Die Komitees bildeten sich danach in Arbeitsausschüsse um, die von der Militärregierung zwar geduldet, aber unter die Kontrolle des Oberbürgermeisters gestellt wurden. Sie sollten „ohne politischen Anspruch“ arbeiten. Ihre Tätigkeit wurde von Seiten der Verwaltung als „Hilfsorgane der Behörden“, beschrieben. 50 Arbeitsausschüsse arbeiteten fast eineinhalb Jahre in allen Stadtteilen, koordiniert durch eine zentrale Leitung. Sie organisierten die Lebensmittelverteilung, Brennstoffbeschaffung, Wohnungsbeschaffung und -vermittlung, Organisation der Trümmerbeseitigung, Aufstellung der Sicherheitspolizei. Versammlungen wurden durchgeführt und die Gründung der Gewerkschaften eingeleitet. Im Sinne des Volksfrontgedankens traten sie für eine Zusammenarbeit mit den Arbeiterparteien ein.
Die politische Arbeit auf kommunaler Ebene wurde allerdings einem Gemeindebeirat übertragen, dessen Mitglieder ab dem Sommer 1945 die Restrukturierung und Tätigkeit der Ämter leitete und dann auch die erste Gemeinderatswahl vorbereitete, die im Januar 1946 durchgeführt wurde.
Die rein ehrenamtlich arbeitenden Arbeitsausschüsse leisteten in den ersten Monaten nach der Befreiung einen sehr großen Anteil an der Wiederherstellung des kommunalen und Alltagslebens. Mit der Konsolidierung der kommunalen Ämter unter der Leitung des von der Militärregierung eingesetzten Oberbürgermeister Kletts, verloren die Arbeitsausschüsse nach ihre Aufgaben und ihre Bedeutung und wurden bis Anfang 1947 nach und nach aufgelöst.
Auch in Tübingen wollten Antifaschisten gemeinsam am Neubeginn mitwirken und die Spaltung der Arbeiterbewegung überwinden.Zunächst schlossen sie sich als Antifaschistischer Block zusammen. Im Mai 1945 gründeten sie die „Demokratische Vereinigung“. Auch hier arbeiteten Antifaschisten aller politischen Richtungen mit, insbesondere Gewerkschafter, Kommunisten und Sozialdemokraten. Ähnlich wie in Stuttgart organisierte die DV Arbeitseinsätze zur Beseitigung von Kriegsschäden, die Lebensmittelversorgung und arbeitete in Entnazifizierungsausschüssen mit. Ein von ihr initiierter vorläufiger Gemeinderat trat schon am 25.Mai zusammen. Nach wenigen Sitzungen wurde er vom französischen Kommandeur aufgelöst. Erst im September 1946 konnte ein Gemeinderat gewählt werden. Im Juli 1945 beantragte der Vorsitzende der DV die Zulassung von Gewerkschaften, deren Gründung jedoch erst im Herbst 1946 genehmigt wurde.

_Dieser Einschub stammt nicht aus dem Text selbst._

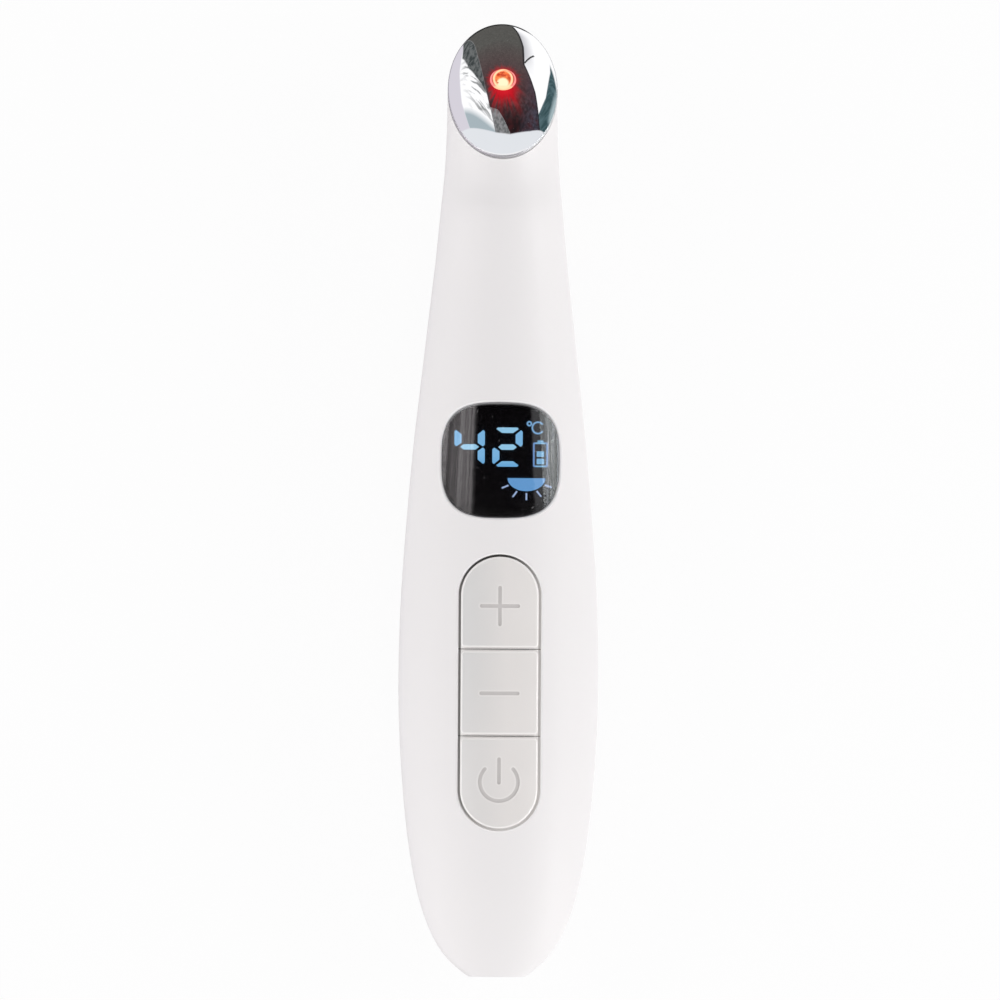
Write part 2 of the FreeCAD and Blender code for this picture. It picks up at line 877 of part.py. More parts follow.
def make_battery_icon():
    x, y = battery_icon_centre
    width, length = battery_icon_size
    corner = icon_stroke
    outer = rounded_rectangle(width, length, corner, x, y)
    inner = rounded_rectangle(width - 2 * icon_stroke, length - 2 * icon_stroke, corner / 2, x, y)
    frame = ring(outer, inner, 0, far)
    nub_width, nub_length = battery_icon_nub
    nub = block(nub_width, 2 * nub_length, far, x, y + length / 2, 0)
    nub = nub.cut(prism(inner, -1, 2 * far))
    pieces = [on_display(frame.fuse(nub))]
    for rise in battery_icon_bar_rises:
        bar = rounded_rectangle(*battery_icon_bar, corner / 2, x, y + rise)
        pieces.append(readout_piece(bar))
    return pieces


def make_lamp_icon():
    x, y = lamp_icon_centre
    half_width, depth = lamp_icon_radius
    shade = Part.Ellipse(Vec(x + half_width, y, 0), Vec(x, y + depth, 0), Vec(x, y, 0))
    bowl = Part.Arc(shade, math.pi, 2 * math.pi).toShape()
    lid = Part.LineSegment(Vec(x + half_width, y, 0), Vec(x - half_width, y, 0)).toShape()
    pieces = [readout_piece(Part.Wire([bowl, lid]))]
    for degrees in lamp_ray_angles:
        cosine = math.cos(math.radians(degrees))
        sine = math.sin(math.radians(degrees))
        start = 1 / math.hypot(cosine / half_width, sine / depth) + lamp_ray_gap
        end = start + lamp_ray_length
        ray = turned_bar(
            icon_stroke, x + start * cosine, y + start * sine, x + end * cosine, y + end * sine
        )
        pieces.append(readout_piece(ray))
    return pieces


def make_display_icons():
    return Part.makeCompound(make_degree_sign() + make_battery_icon() + make_lamp_icon())


# ---------------------------------------------------------------- key pieces
def make_symbol(name, y):
    """Upright prism of the mark cut into a key."""
    across = prism(rounded_rectangle(symbol_arm, symbol_stroke, symbol_corner, 0, y), 0, far)
    if name == "minus":
        return across
    if name == "plus":
        along = rounded_rectangle(symbol_stroke, symbol_arm, symbol_corner, 0, y)
        return across.fuse(prism(along, 0, far))
    outer = circle_wire(power_ring_radius, 0, y)
    inner = circle_wire(power_ring_radius - symbol_stroke, 0, y)
    half = math.radians(power_ring_opening / 2)
    reach = 3 * power_ring_radius
    wedge = [(0, y), (reach * math.sin(half), y + reach * math.cos(half))]
    wedge += [(-reach * math.sin(half), y + reach * math.cos(half))]
    mark = ring(outer, inner, 0, far).cut(prism(polygon(wedge), -1, far + 1))
    bar_y = y + power_ring_radius - power_bar_length / 2 + symbol_stroke
    bar = rounded_rectangle(symbol_stroke, power_bar_length, symbol_corner, 0, bar_y)
    return mark.fuse(prism(bar, 0, far))


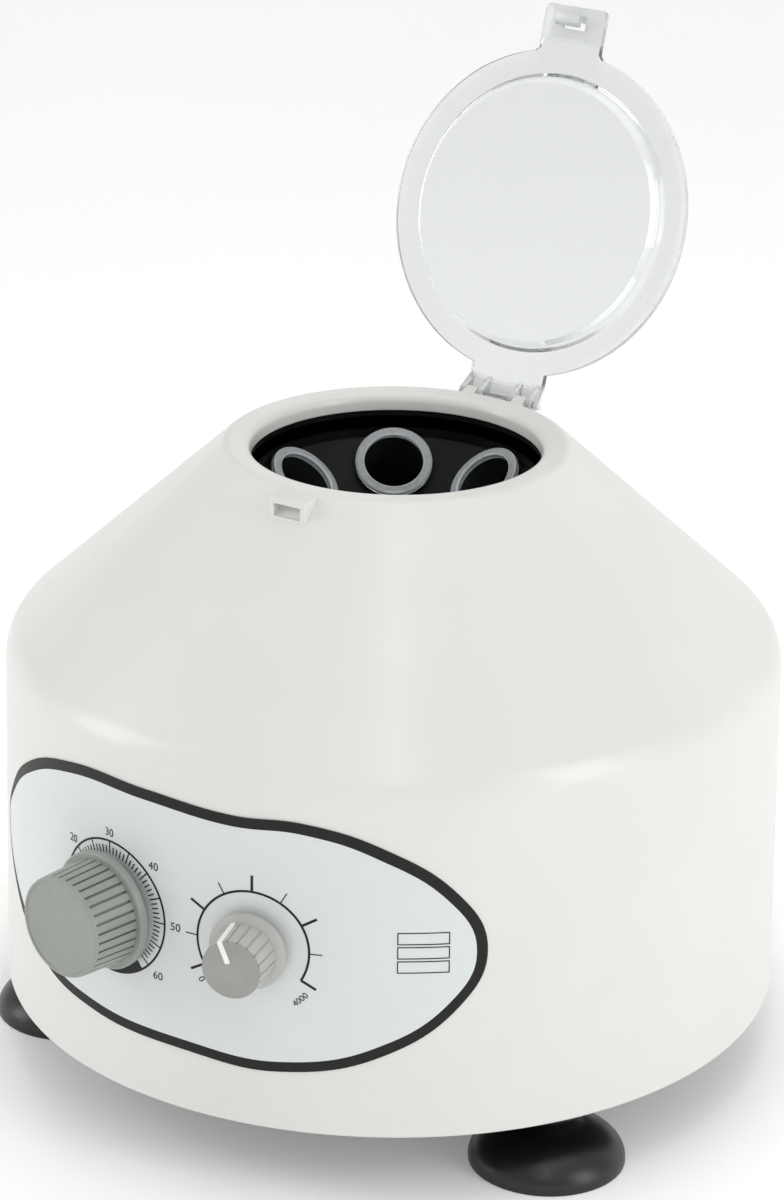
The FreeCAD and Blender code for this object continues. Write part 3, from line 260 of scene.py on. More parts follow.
# ---- finishing
def applied(piece, kind, **settings):
    pick(piece)
    modifier = piece.modifiers.new(kind.lower(), kind)
    for key, value in settings.items():
        setattr(modifier, key, value)
    bpy.ops.object.modifier_apply(modifier=modifier.name)
    return piece


def combined(piece, other, operation):
    """Join, cut or keep the overlap of two pieces; the second one is used up."""
    applied(piece, "BOOLEAN", operation=operation, solver="EXACT", object=other)
    bpy.data.objects.remove(other)
    return piece


def softened(piece, width, segments=2, angle=30.0):
    return applied(piece, "BEVEL", width=width * MM, segments=segments, limit_method="ANGLE",
                   angle_limit=radians(angle), use_clamp_overlap=True, harden_normals=False)


def smooth(piece, angle=35.0):
    pick(piece)
    bpy.ops.object.shade_smooth_by_angle(angle=radians(angle))
    return piece


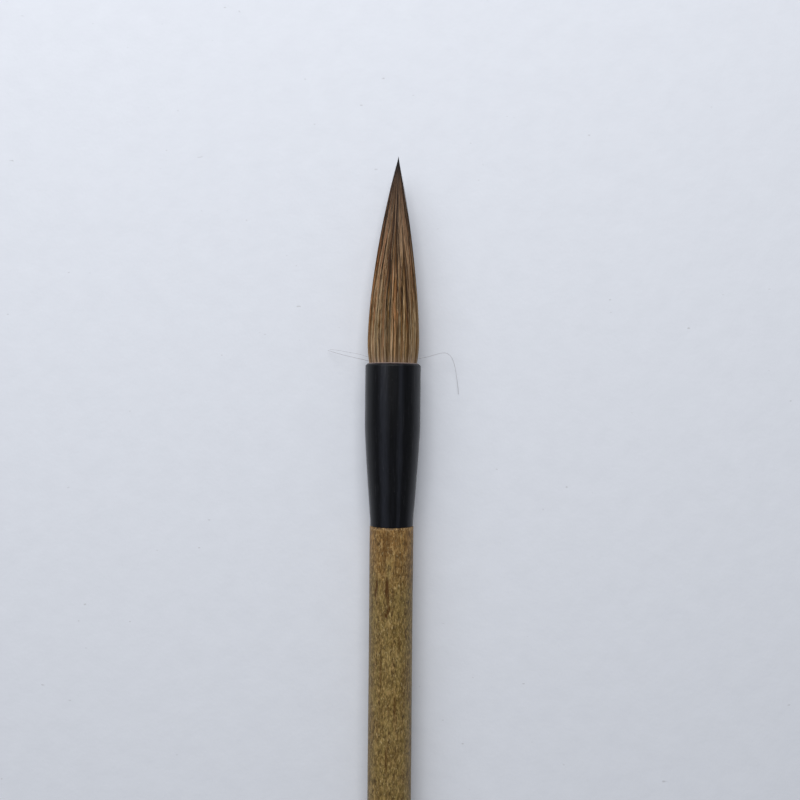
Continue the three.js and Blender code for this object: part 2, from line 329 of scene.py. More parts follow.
def bamboo():
    """Mottled bamboo skin: short dashes of fibre, blotches, dark streaks and a waxy polish."""
    m = Material("bamboo_skin", Specular_IOR_Level=0.3)
    around, along = around_and_along(m)
    behind = m.plus(along, FERRULE_REAR / MM)
    place = m.position()
    x, y, z = m.parts(place)
    # Each pattern is read in the solid round the axis, drawn out along it, so it has no seam.
    stem = m.drawn(place, (1.0, 0.12, 1.0))
    patch = m.noise(m.drawn(place, (1.0, 0.4, 1.0)), 0.32, 3.0, 0.55, 0.6)
    fibre = m.noise(m.drawn(place, (1.0, 0.05, 1.0)), 4.0, 3.0, 0.6)
    dash = m.noise(m.drawn(place, (1.0, 0.34, 1.0)), 2.3, 4.0, 0.66, 0.7)
    fleck = m.noise(m.joined(z, m.times(y, 0.42), x), 3.0, 2.0, 0.6, 0.6)
    streak = m.noise(stem, 1.25, 4.0, 0.62, 0.35)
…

Im Zuge der Konsolidierung der Verwaltungsbehörden wurden die Initiativen der DV immer häufiger abgeblockt und wesentliche Entscheidungen über sie hinweg getroffen. Mit einem Erlass des Staatsekretariats vom März 1946, „wonach in Zukunft keine Versammlung einer antifaschistischen Bewegung abgehalten werden darf, ehe diese nicht die Genehmigung zur Vereinsgründung erhalten hat“ wurden alle Ansätze für eine politische Tätigkeit der Demokratischen Vereinigung verboten. Ihre Mitglieder beschlossen darauf ihre Tätigkeit für die DV zu beenden und lösten sie im April 1946 auf.
Die Antifaschistischen Ausschüsse hätten Träger einer tiefgreifenden Veränderung der gesellschaftlichen Verhältnisse und für einen antifaschistischen Neubeginn auch in Westdeutschland sein können. Sie konnten sich auf den Wunsch oder zumindest die Bereitschaft großer Teile der Bevölkerung stützen, diese Entwicklung weiterzuführen. Ihre Arbeit wurde bewusst auf Hilfsdienste für die Verwaltungen reduziert. Die Chance für einen Neubeginn unter antifaschistischer und radikaldemokratischer Zielsetzung wurde durch politisches Betätigungsverbot der Militärregierungen und des konsolidierten (alten) Verwaltungsapparats eingeschränkt und abgewürgt und der Weg zur Restauration der alten politischen und wirtschaftlichen Machtverhältnisse in Westdeutschland beschritten.